AIM -
Find how many lines in the material hold the word "JSON", then state that number and nothing more.

SUPPLIED RECORDS -
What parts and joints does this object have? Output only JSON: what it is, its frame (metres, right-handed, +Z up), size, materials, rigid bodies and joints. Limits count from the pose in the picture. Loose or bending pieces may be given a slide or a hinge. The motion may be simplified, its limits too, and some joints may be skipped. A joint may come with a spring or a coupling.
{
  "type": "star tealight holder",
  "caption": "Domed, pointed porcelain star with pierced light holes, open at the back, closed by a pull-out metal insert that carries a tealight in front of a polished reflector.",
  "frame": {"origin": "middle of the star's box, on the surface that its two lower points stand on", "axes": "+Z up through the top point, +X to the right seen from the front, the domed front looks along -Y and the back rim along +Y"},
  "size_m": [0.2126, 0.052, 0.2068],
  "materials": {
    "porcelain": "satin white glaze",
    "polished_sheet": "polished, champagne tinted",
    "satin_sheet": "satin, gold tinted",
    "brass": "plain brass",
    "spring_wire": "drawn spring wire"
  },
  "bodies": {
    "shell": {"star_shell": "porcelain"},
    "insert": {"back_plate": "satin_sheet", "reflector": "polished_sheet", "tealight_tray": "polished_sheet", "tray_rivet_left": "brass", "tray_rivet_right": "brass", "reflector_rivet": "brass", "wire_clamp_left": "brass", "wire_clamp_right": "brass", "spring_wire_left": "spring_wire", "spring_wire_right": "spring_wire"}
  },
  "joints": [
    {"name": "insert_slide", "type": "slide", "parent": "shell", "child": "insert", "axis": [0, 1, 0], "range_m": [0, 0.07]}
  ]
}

---

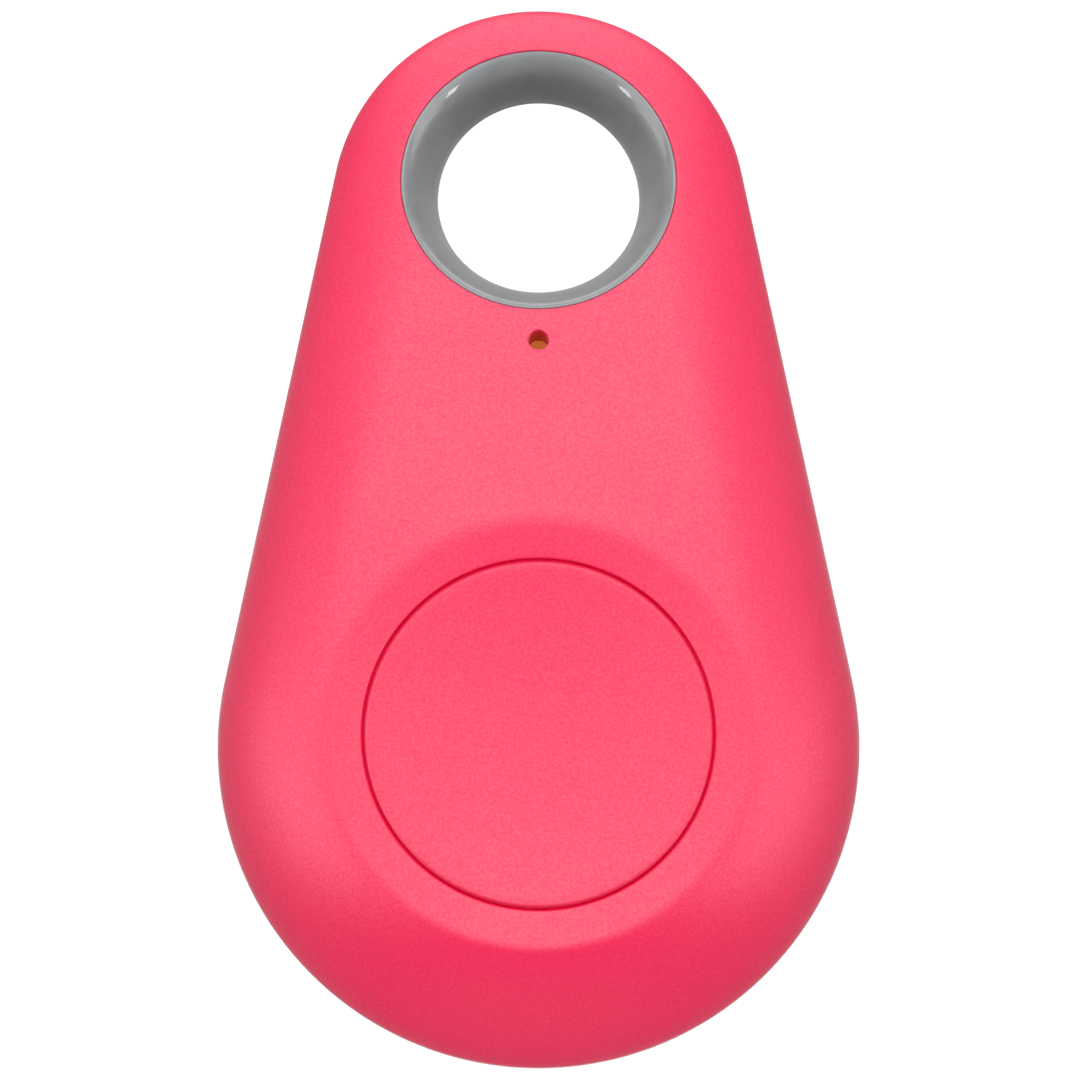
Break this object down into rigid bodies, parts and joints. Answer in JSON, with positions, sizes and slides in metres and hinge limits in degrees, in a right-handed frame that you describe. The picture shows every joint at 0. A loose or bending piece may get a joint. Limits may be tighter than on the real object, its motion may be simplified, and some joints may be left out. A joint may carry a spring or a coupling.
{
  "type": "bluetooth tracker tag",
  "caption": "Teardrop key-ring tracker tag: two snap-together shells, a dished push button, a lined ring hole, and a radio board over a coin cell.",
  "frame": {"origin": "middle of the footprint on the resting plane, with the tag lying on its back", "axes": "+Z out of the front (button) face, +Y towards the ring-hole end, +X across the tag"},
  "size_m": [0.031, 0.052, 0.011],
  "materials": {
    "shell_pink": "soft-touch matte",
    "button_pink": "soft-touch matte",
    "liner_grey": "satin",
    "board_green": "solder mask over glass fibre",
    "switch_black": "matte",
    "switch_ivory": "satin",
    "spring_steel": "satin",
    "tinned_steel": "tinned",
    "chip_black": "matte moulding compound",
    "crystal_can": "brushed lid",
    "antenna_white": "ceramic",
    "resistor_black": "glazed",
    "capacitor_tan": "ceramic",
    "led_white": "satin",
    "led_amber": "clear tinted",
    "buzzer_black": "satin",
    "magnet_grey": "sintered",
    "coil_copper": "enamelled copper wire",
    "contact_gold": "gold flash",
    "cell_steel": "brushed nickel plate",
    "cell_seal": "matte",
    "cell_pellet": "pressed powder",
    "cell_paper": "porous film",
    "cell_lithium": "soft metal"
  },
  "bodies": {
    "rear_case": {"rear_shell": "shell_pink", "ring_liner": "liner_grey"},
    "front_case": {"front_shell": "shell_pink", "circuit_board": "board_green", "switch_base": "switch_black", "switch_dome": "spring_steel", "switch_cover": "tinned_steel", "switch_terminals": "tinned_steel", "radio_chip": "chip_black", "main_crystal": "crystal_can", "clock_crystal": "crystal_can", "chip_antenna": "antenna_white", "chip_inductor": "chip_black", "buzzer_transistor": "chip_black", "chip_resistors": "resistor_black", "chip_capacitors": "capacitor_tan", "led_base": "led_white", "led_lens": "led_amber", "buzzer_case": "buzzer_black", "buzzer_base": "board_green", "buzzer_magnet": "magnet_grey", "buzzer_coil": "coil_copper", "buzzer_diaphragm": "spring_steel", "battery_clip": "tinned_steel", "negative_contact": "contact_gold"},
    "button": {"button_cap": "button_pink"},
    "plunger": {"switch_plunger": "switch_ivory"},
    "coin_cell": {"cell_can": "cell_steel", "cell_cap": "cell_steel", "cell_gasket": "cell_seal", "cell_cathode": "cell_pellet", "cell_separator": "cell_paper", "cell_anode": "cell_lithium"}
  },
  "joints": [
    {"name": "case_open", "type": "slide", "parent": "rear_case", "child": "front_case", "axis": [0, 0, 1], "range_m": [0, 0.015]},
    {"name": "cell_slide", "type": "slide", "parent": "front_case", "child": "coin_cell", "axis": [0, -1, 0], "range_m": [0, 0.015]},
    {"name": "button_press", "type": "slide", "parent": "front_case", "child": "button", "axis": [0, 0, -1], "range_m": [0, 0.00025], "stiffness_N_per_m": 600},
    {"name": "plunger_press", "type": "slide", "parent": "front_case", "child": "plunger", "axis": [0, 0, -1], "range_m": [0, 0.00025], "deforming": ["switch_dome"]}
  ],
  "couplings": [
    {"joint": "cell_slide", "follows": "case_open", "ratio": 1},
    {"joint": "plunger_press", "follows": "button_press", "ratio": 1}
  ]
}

---

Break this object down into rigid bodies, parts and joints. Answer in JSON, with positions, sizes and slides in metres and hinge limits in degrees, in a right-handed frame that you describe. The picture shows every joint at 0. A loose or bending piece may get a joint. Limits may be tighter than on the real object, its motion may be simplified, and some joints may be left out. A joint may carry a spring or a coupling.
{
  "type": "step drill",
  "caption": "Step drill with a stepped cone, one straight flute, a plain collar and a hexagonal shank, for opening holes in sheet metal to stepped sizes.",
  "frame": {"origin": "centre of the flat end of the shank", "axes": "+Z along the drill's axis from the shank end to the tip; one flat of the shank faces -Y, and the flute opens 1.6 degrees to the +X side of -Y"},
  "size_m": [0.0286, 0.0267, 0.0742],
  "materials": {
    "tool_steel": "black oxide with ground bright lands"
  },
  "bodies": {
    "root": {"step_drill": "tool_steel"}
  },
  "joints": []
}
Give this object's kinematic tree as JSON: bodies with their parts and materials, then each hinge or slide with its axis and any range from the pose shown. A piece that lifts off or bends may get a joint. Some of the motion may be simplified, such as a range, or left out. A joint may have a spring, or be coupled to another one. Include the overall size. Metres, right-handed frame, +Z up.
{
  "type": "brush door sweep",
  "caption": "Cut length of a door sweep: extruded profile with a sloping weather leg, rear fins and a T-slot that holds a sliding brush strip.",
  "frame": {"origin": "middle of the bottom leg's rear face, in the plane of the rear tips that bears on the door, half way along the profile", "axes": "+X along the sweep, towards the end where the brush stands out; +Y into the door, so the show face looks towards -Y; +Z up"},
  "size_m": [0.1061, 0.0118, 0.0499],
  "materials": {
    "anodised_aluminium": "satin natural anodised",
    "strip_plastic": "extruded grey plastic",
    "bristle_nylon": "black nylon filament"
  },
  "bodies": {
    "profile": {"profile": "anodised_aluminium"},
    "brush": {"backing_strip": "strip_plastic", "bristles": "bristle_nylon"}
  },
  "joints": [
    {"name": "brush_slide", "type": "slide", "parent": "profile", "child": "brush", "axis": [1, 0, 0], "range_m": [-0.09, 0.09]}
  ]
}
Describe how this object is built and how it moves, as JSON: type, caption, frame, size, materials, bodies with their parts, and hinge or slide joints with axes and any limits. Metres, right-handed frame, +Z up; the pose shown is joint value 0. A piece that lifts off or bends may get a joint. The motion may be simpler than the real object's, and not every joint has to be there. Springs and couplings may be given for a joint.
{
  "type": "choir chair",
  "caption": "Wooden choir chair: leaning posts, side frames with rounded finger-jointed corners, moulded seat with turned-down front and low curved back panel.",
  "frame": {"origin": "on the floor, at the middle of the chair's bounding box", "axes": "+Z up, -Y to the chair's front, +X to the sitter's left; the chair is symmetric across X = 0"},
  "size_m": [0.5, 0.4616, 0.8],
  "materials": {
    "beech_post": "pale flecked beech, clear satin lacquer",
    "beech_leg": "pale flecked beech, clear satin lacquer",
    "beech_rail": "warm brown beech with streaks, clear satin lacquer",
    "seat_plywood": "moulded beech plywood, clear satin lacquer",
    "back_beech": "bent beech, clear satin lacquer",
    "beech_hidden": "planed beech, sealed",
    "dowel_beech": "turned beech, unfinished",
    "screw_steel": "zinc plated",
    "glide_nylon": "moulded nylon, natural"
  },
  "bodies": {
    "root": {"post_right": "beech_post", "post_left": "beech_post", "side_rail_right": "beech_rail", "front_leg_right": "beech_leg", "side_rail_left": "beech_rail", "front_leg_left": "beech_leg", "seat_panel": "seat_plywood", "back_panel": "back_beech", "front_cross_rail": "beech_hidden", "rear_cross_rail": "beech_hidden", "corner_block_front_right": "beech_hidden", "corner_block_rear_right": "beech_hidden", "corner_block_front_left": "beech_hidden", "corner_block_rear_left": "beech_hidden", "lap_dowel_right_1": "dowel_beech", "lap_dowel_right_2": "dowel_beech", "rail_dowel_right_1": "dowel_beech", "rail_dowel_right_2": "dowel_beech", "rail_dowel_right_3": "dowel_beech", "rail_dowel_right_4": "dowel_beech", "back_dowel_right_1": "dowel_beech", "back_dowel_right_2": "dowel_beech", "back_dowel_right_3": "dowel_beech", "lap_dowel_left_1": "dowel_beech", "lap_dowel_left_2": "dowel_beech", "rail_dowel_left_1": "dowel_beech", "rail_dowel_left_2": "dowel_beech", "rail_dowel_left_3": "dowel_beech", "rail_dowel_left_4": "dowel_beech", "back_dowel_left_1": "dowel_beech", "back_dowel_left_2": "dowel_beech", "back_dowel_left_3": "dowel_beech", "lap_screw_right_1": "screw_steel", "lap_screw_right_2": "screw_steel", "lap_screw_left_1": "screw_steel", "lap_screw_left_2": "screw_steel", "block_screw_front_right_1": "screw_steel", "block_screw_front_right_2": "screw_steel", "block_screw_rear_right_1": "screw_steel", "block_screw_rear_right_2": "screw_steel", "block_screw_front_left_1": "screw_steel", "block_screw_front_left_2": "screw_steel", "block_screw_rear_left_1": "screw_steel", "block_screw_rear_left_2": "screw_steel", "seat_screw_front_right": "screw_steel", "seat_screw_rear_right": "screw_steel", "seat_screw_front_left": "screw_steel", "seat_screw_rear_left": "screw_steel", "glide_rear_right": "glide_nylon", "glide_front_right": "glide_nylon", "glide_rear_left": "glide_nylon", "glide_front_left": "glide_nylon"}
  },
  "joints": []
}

REPLY TO THE EXERCISE -
5